One month ago, when looking at the unprecedented, record collapse in the Blatic Dry Index for the latest time, a move which many have brushed away as simply a function of too much supply, we showed a chart by Capital Economics showing the disturbing correlation between the change in the BDIY and global trade volumes, the one metric which we have claimed for over a year is far more imporant to the global economy than anything central banks can spawn.
Fast forward to today when in the latest update on Dry Bulk shipping fundamentals by Deutsche Bank we find some good news: according to analyst Amit Mehrotra, the “total dry bulk capacity declined by almost 1M tons (net) last week as the pace of deliveries slowed and scrapping remained elevated.”

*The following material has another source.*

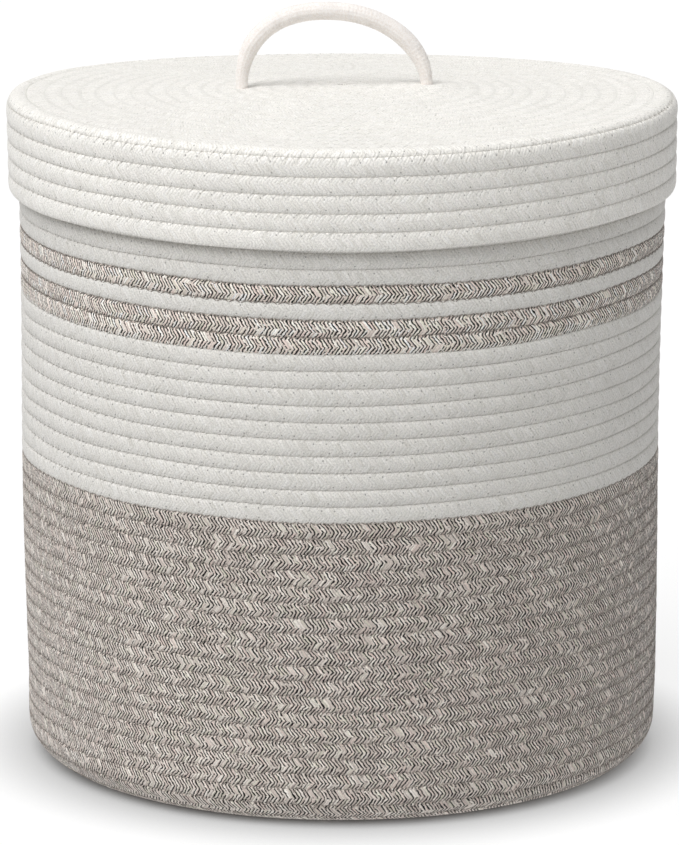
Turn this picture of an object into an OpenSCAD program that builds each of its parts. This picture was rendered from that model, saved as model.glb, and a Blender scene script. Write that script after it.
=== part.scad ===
// Round laundry hamper of coiled cotton rope, with a lift-off lid.
// Each rope is wound in a flat spiral for the base, bent up and stacked row on row for the wall.
// Neighbouring rows are sewn together with zigzag thread. Units are millimetres, +Z is up, and the
// origin is the centre of the base's underside.

/* [Rope] */
// Thickness of the sewn rope, through the wall
rope_t = 6; // [5:0.5:6]
// Height of one row of grey rope
grey_row = 10; // [9:0.25:10]
// Height of one row in the upper part of the wall
white_row = 10.25; // [9:0.25:12]
// Height of one row of the lid's rope
lid_row = 11.05; // [10:0.05:11.2]
// How far the middle of a row stands out past its seams
row_bulge = 1.3; // [0.5:0.1:1.5]

/* [Basket] */
// Outer radius of the wall just above the foot
foot_r = 204.5; // [202:0.5:205.5]
// Outer radius of the wall at the lid's lower edge
shoulder_r = 206.6; // [203:0.1:206.6]
// Outer radius of the rim, which the lid squeezes in a little
rim_r = 205.6; // [202:0.1:206]
// Radius of the bend between base and wall, on the outer face
foot_bend = 21.5; // [14:0.5:22]
// Rows of grey rope in the flat base
base_rows = 18; // [14:1:18]
// Rows of grey rope in the foot bend and the lower wall
lower_rows = 21; // [16:1:28]
// Rows of white rope between the grey wall and the stripes
middle_rows = 10; // [4:1:14]
// Rows of grey rope in the lower stripe
double_rows = 2; // [1:1:4]
// Rows of white rope between the two stripes
gap_rows = 1; // [1:1:4]
// Rows of grey rope in the upper stripe
single_rows = 1; // [1:1:4]
// Rows of white rope from the upper stripe to the rim
upper_rows = 7; // [6:1:12]

/* [Lid] */
// Outer radius of the skirt
lid_r = 213; // [213:0.5:216]
// Radius of the bend between the lid's top and its skirt, on the outer face
lid_bend = 8; // [7:0.5:10]
// Rows of rope in the lid's top
lid_top_rows = 18; // [14:1:18]
// Rows of rope in the lid's bend and skirt
lid_skirt_rows = 6; // [4:1:6]
// How far the middle of the top stands above its edge
lid_dome = 8; // [0:0.5:12]
// Clearance between the rim and the lid that rests on it
rim_gap = 0.3; // [0.2:0.1:1]

/* [Handle] */
// Diameter of the handle rope
handle_d = 11; // [8:0.5:12]
// Distance between the middles of the handle's two feet
handle_span = 117.8; // [90:0.2:150]
// Height of the middle of the rope at the top of the arch, above the lid
handle_rise = 49.6; // [40:0.2:60]
// Distance of the handle's middle from the lid's middle, along X
handle_shift = -4.4; // [-10:0.2:10]
// Diameter of the pressed rope where it passes through the lid
tail_d = 8.4; // [6:0.2:9]
// Diameter of the knot under the lid
knot_d = 24; // [24:1:30]
// Height of the knot under the lid
knot_h = 12; // [8:1:12]

/* [Stitching] */
// Width of the ridge that the sewing thread makes along a seam
thread_w = 1.2; // [0.8:0.1:1.4]

/* [Hidden] */
$fn = 96;

white = [0.93, 0.92, 0.89];
grey = [0.72, 0.69, 0.65];
cream = [0.95, 0.92, 0.86];
white_thread = [0.97, 0.96, 0.94];
taupe_thread = [0.62, 0.58, 0.54];

bulge_steps = 5;
// The part of a row that is flat, in its middle; the basket stands on it
crest = 1 / bulge_steps;
half_t = rope_t / 2;
seam_half_t = half_t - row_bulge;
thread_sink = 0.3;
hole_clearance = 0.3;
foot_clearance = 0.35;
foot_swell = 0.5;
tail_recess = 0.2;

// The places along the basket's outline where one band of rope ends and the next begins,
// measured from the middle of the base
lower_start = base_rows * grey_row;
middle_start = lower_start + lower_rows * grey_row;
double_start = middle_start + middle_rows * white_row;
gap_start = double_start + double_rows * white_row;
single_start = gap_start + gap_rows * white_row;
upper_start = single_start + single_rows * white_row;
basket_end = upper_start + upper_rows * white_row;
skirt_start = lid_top_rows * lid_row;
lid_end = skirt_start + lid_skirt_rows * lid_row;

// The flat part, the bend and the straight part of an outline, along the middle of the rope
base_flat = foot_r - foot_bend;
lid_flat = lid_r - lid_bend;
function bend_length(bend) = (bend - half_t) * PI / 2;
function straight_length(end, flat, bend) = end - flat - bend_length(bend);

rim_z = foot_bend + straight_length(basket_end, base_flat, foot_bend);
lid_mid_z = rim_z + rim_gap + half_t;
skirt_edge_z = lid_mid_z + half_t - lid_bend - straight_length(lid_end, lid_flat, lid_bend);

// How far the basket's wall leans out at height z, and in again under the lid
function flare(z) =
    (shoulder_r - foot_r) * min(1, (z - foot_bend) / (skirt_edge_z - foot_bend));
function tuck(z) =
    (shoulder_r - rim_r) * max(0, (z - skirt_edge_z) / (rim_z - skirt_edge_z));
function basket_lean(z) = flare(z) - tuck(z);

function dome_height(r) = lid_dome * (1 + cos(180 * r / lid_flat)) / 2;

// A point at distance u along the basket's outline and distance out from the rope's middle
function basket_point(u, out) =
    let(bend_mid = foot_bend - half_t)
    let(turn = min(90, max(0, (u - base_flat) / bend_mid * 180 / PI)))
    let(rise = max(0, u - base_flat - bend_mid * PI / 2))
    let(z = half_t + bend_mid * (1 - cos(turn)) + rise)
    let(lean = rise > 0 ? basket_lean(z) : 0)
    [
        min(u, base_flat) + bend_mid * sin(turn) + out * sin(turn) + lean,
        z - out * cos(turn)
    ];

// The same for the lid, whose outline runs from its middle to the lower edge of its skirt
function lid_point(u, out) =
    let(bend_mid = lid_bend - half_t)
    let(turn = min(90, max(0, (u - lid_flat) / bend_mid * 180 / PI)))
    let(drop = max(0, u - lid_flat - bend_mid * PI / 2))
    let(z = lid_mid_z - bend_mid * (1 - cos(turn)) - drop)
    [
        min(u, lid_flat) + bend_mid * sin(turn) + out * sin(turn),
        z + out * cos(turn) + (turn > 0 ? 0 : dome_height(u))
    ];

// Half the rope's thickness at a fraction f of the way across one row
function bulge_half_t(f) =
    let(crest_start = (1 - crest) / 2)
    seam_half_t + row_bulge * min(1, f * (1 - f) / (crest_start * (1 - crest_start)));

// The points along one face of a band of rows: side is 1 for the outer face, -1 for the inner
function basket_face(start, row, rows, side) = [
    for (i = [0:rows * bulge_steps])
        basket_point(start + i * row / bulge_steps, side * bulge_half_t(i / bulge_steps % 1))
];

function lid_face(start, row, rows, side) = [
    for (i = [0:rows * bulge_steps])
        lid_point(start + i * row / bulge_steps, side * bulge_half_t(i / bulge_steps % 1))
];

function backwards(points) = [for (i = [len(points) - 1:-1:0]) points[i]];

// A band of the basket's rope: rows stacked along the outline, as one closed ring or disc
module basket_band(start, row, rows) {
    rotate_extrude()
        polygon(concat(
            basket_face(start, row, rows, 1),
            backwards(basket_face(start, row, rows, -1))
        ));
}

module lid_band(start, row, rows) {
    rotate_extrude()
        polygon(concat(
            lid_face(start, row, rows, 1),
            backwards(lid_face(start, row, rows, -1))
        ));
}

// A ridge of sewing thread that lies in the groove between two rows
module thread_ridge(centre) {
    rotate_extrude()
        translate(centre)
            circle(d = thread_w, $fn = 4);
}

// The zigzag seam above each row of a band, seen on both faces
module basket_seams(start, row, rows) {
    for (i = [1:rows], side = [-1, 1])
        thread_ridge(basket_point(start + i * row, side * (seam_half_t + thread_sink)));
}

module lid_seams(start, row, rows) {
    for (i = [1:rows], side = [-1, 1])
        thread_ridge(lid_point(start + i * row, side * (seam_half_t + thread_sink)));
}

module base_coil() {
    color(grey) basket_band(0, grey_row, base_rows);
}

module lower_wall_coil() {
    color(grey) basket_band(lower_start, grey_row, lower_rows);
}

module middle_wall_coil() {
    color(white) basket_band(middle_start, white_row, middle_rows);
}

module double_stripe_coil() {
    color(grey) basket_band(double_start, white_row, double_rows);
}

module stripe_gap_coil() {
    color(white) basket_band(gap_start, white_row, gap_rows);
}

module single_stripe_coil() {
    color(grey) basket_band(single_start, white_row, single_rows);
}

module upper_wall_coil() {
    color(white) basket_band(upper_start, white_row, upper_rows);
}

module base_stitching() {
    color(taupe_thread) basket_seams(0, grey_row, base_rows);
}

module lower_wall_stitching() {
    color(taupe_thread) basket_seams(lower_start, grey_row, lower_rows);
}

module middle_wall_stitching() {
    color(white_thread) basket_seams(middle_start, white_row, middle_rows);
}

module stripe_stitching() {
    color(taupe_thread) basket_seams(double_start, white_row, double_rows + gap_rows + single_rows);
}

module upper_wall_stitching() {
    color(white_thread) basket_seams(upper_start, white_row, upper_rows - 1);
}

// The places where the handle's two ends pass through the lid's top
foot_x = [handle_shift - handle_span / 2, handle_shift + handle_span / 2];
lid_top_z = lid_mid_z + half_t;
foot_surface_z = lid_top_z + dome_height(handle_span / 2);
lid_under_z = lid_mid_z - half_t + dome_height(handle_span / 2 + abs(handle_shift) + knot_d / 2);

module lid_top_coil() {
    color(white) difference() {
        lid_band(0, lid_row, lid_top_rows);
        for (x = foot_x)
            translate([x, 0, lid_mid_z - rope_t])
                cylinder(h = lid_dome + 2 * rope_t, d = tail_d + 2 * hole_clearance);
    }
}

module lid_skirt_coil() {
    color(white) lid_band(skirt_start, lid_row, lid_skirt_rows);
}

module lid_top_stitching() {
    color(white_thread) difference() {
        lid_seams(0, lid_row, lid_top_rows);
        for (x = foot_x)
            translate([x, 0, lid_mid_z - rope_t])
                cylinder(h = lid_dome + 2 * rope_t, d = tail_d + 2 * hole_clearance);
    }
}

module lid_skirt_stitching() {
    color(white_thread) lid_seams(skirt_start, lid_row, lid_skirt_rows - 1);
}

// The end of the handle rope that stays in the lid, from its knot up to the lid's top
module handle_tail(x) {
    color(cream)
        translate([x, 0, lid_under_z])
            cylinder(h = foot_surface_z - lid_under_z - tail_recess, d = tail_d);
}

// The knot that keeps the rope's end from slipping out, a thick ring pulled tight
module handle_knot(x) {
    knot_tube = knot_h / 2;
    color(cream)
        translate([x, 0, lid_under_z - knot_h])
            rotate_extrude() {
                square([knot_d / 2 - knot_tube, knot_h]);
                translate([knot_d / 2 - knot_tube, knot_tube]) circle(r = knot_tube);
            }
}

module handle_tail_left() {
    handle_tail(foot_x[0]);
}

module handle_tail_right() {
    handle_tail(foot_x[1]);
}

module handle_knot_left() {
    handle_knot(foot_x[0]);
}

module handle_knot_right() {
    handle_knot(foot_x[1]);
}

// The arch of the handle swings about the line through the middles of its two rounded feet
foot_ball_r = handle_d / 2 + foot_swell;
swing_z = foot_surface_z + foot_ball_r + foot_clearance;
arch_height = foot_surface_z + handle_rise - swing_z;
arch_r = (pow(handle_span / 2, 2) + pow(arch_height, 2)) / (2 * arch_height);
arch_half_angle = asin(handle_span / 2 / arch_r);

module handle_loop() {
    color(cream) {
        translate([handle_shift, 0, swing_z + arch_height - arch_r])
            rotate([90, 0, 0])
                rotate([0, 0, 90 - arch_half_angle])
                    rotate_extrude(angle = 2 * arch_half_angle)
                        translate([arch_r, 0]) circle(d = handle_d);
        for (x = foot_x)
            translate([x, 0, swing_z]) sphere(r = foot_ball_r);
    }
}

base_coil();
lower_wall_coil();
middle_wall_coil();
double_stripe_coil();
stripe_gap_coil();
single_stripe_coil();
upper_wall_coil();
base_stitching();
lower_wall_stitching();
middle_wall_stitching();
stripe_stitching();
upper_wall_stitching();
lid_top_coil();
lid_skirt_coil();
lid_top_stitching();
lid_skirt_stitching();
handle_tail_left();
handle_tail_right();
handle_knot_left();
handle_knot_right();
handle_loop();
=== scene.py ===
"""The looks of a round laundry hamper of coiled cotton rope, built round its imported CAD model.

Each rope is wound as one long helix, from the middle of a disc out to a bend and on along a wall.
A place on a rope is told by n, its turns from the start, and v, which runs across the row from 0 at
the edge nearer the start to 1 at the other. Lengths are in metres, in the CAD model's frame.
"""

import math
from collections import namedtuple

import bpy
import numpy as np
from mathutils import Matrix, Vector


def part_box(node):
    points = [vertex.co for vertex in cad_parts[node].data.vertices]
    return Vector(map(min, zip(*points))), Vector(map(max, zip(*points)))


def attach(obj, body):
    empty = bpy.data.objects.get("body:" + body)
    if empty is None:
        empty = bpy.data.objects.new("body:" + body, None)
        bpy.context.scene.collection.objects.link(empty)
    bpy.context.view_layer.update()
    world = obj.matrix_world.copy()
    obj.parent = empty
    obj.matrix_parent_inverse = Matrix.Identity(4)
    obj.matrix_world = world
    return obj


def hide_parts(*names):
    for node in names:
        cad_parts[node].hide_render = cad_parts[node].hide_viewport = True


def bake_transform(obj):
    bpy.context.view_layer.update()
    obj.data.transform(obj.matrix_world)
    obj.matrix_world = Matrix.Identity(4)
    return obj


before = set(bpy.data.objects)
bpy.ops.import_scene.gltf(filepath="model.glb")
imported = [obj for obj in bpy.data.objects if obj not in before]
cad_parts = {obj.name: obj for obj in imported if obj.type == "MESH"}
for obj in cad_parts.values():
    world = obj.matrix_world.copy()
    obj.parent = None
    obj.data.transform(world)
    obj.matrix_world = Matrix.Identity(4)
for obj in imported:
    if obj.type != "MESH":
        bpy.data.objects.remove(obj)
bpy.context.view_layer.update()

MM = 0.001
TAU = 2 * math.pi

# Half the rope's thickness at the middle of a row and at its seams, and the height of a row
ROPE_HALF = 3 * MM
GREY_SEAM_HALF = 2.2 * MM
WHITE_SEAM_HALF = 1.6 * MM
LID_TOP_SEAM_HALF = 2.85 * MM
GREY_ROW = 10 * MM
WHITE_ROW = 10.25 * MM
LID_ROW = 11.05 * MM
# How far hand work puts the rows and the walls out
UNEVEN = 0.3 * MM
DENT = 0.6 * MM
# How square the shoulders of a row are, and how round its top is
SHOULDER_POWER = 2.6
CROWN_POWER = 0.6
# How much one stretch of rope is thicker than another
FULLNESS = 0.035
# How much of each row's climb is made at the back of the hamper
LEVEL = 0.9
# Steps to a turn in the tables of a rope's length
TURN_STEPS = 720
# The middle of a disc, and the tapered far end of its rope
TIP_RADIUS = 0.3 * MM
END_TAPER_TURNS = 0.07
END_WIDTH = 0.15

# The length of rope from one row of a rope's mesh to the next
GREY_STEP = 0.6 * MM
WHITE_STEP = 0.8 * MM

# The basket's outline
BASE_FLAT = 183 * MM
FOOT_BEND = 21.5 * MM
FOOT_R = BASE_FLAT + FOOT_BEND
SHOULDER_R = 206.6 * MM
RIM_R = 205.6 * MM
RIM_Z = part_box("upper_wall_coil")[1].z
FOOT_MID = FOOT_BEND - ROPE_HALF
BASKET_END = BASE_FLAT + FOOT_MID * math.pi / 2 + RIM_Z - FOOT_BEND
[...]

DB’s assessment of this surge in scrappage is favorable: the weekly decline is the first of the year and marks an important psychological milestone given stubbornly persistent supply growth in the face of historically weak rates.
The bank adds that it estimates 16 ships were sold for scrap last week totaling 1.6M tons (avg. 100k tons per vessel). This more than offset 9 new deliveries that added 730k tons to the fleet (avg size 81k), translating to a net reduction of 7 vessels (~1M tons). Last week’s scrapping activity represents a nice acceleration from previous weeks and when looked at by itself would represent an annualized pace of 11% of installed capacity, which is almost double the all-time high of 6.3% set in 1986.
That’s the good news: the bad news is that scrappage has no hope to offset the tremendous orderbook currently being installed in Chinese ship yards.
According to DB, with the vast majority of orders placed w/Chinese ship yards (where upfront payment terms are highly attractive to ship owners), the current market provides incentive (and maybe even increased scope) for owners to more aggressively pursue cancellations ahead of keel laying.
The problem is that the latest order book data shows a whopping 360 dry bulk vessels over 60k tons on order at Chinese ship yards (net of typical non-deliveries). This equates to 37M tons of new capacity or 5% of the fleet!
Worse, the vast majority (80%) of this is expected to be delivered this year- likely limiting the scope for cancelations- with only about 20% (65 vessels/6.5M tons) scheduled to be delivered in 2017 and beyond. Assuming an unrealistic scenario of total order book scrappage, it would only translate to 0.8% of the installed fleet.
However that won’t happen: the DB analysts writes that “while we have seen some one-off examples of newbuilding cancellations in recent months, they have been few and far between.”
What this means is that while demand will likely drift lower, the fleet may see as much as 60k tons of ships and 37M tons of new capacity come online: capacity which will manifest itself in another major leg lower in BDIY pricing.
As DB concludes, “As such we continue to believe the supply-side has much more leverage to scrapping than any (plausible) restructuring of the order book. That ship has sailed, so-to-speak.“
In other words, the already record low Baltic Dry has only one direction to go in the coming months: down.